How do ideas take shape? How do concepts emerge into form? This book argues that they take shape quite literally in the human body, often appearing on stage in new styles of performance.
Performance, in other words, is not just a medium through which other arts forms such as music and literature find expression; it is an art form in its own right, making an aesthetic appeal to audiences through the kinesthetic sense of bodies moving in space and across time. It is in performance, I argue, that the process of thought itself takes shape as intuitions and insights are pressed into bodily forms that pass by way of metaphor into consciousness and language.
Although this epistemological function is likely constitutive of performance in general, and can be seen at work in a range of performances across time, it becomes especially visible in the modern era, when modernizing processes begin to transform the texture of everyday life at an unprecedented rate, necessitating new strategies for understanding and adapting to the changes in our world. When those changes multiply quickly over a relatively short period of time, modernity itself comes into view as a historical epoch marked by modernizing processes that cascade in waves of unrelenting force. In such a moment, new art works—including new styles of performance—appear, giving modernist form to the experience of change and expression to its cultural meanings.
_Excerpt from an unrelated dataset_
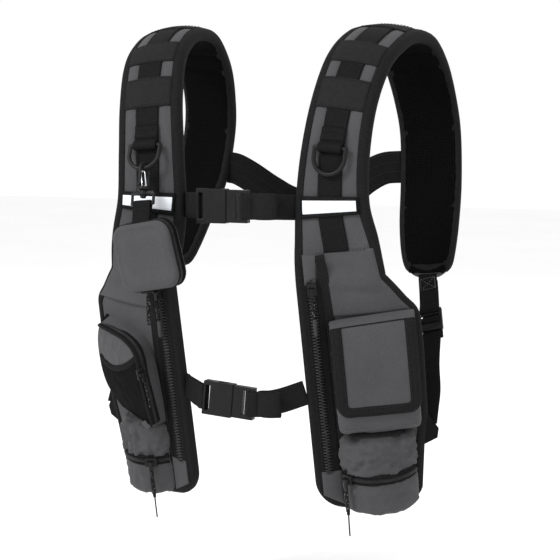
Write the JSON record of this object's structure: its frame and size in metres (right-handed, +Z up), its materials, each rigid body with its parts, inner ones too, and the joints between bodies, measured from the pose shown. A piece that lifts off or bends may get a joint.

Stretching from 1800 to the present day, Performance and Modernity: Enacting Change on the Globalizing Stage takes an expansive view of both modernity and modernism, understanding the significance of the changes associated with the historical period to have been registered first in the unexpected—often experimental—forms of expression associated with the artistic movement. Drawing its case studies primarily from the global North and West, the book extends its reach into the global South and East, recognizing that styles of performance are as multiple and uneven as the global experiences of modernization that find expression in them. Each chapter sets two or more performances in relation to each other, taking a comparative approach to note differences that manifest under the pressures of the same modernizing impulse, even as homogenizing forces bring them into alignment to constitute them as a collective “style.”
In new styles of performance, I argue, we can see how the economic, industrial, political, social, and psychological changes that marked the modern period were often registered first in bodily metaphors that took shape on stage. With examples from acting, dance, music, pageantry, avant-garde provocations, film, and digital media, Performance and Modernity finds fresh evidence for how modernity has been understood and lived, both by performers, who, in modelling new habits, gave emerging experiences an epistemological shape, and by their audiences, who, in borrowing the strategies they enacted, learned to adapt to a modernizing world.
After all, if the period of modernity is marked by an accelerated rate of change that radically alters the experience of everyday life, then what better way to understand it than through a processual art form that likewise unfolds as movement in time?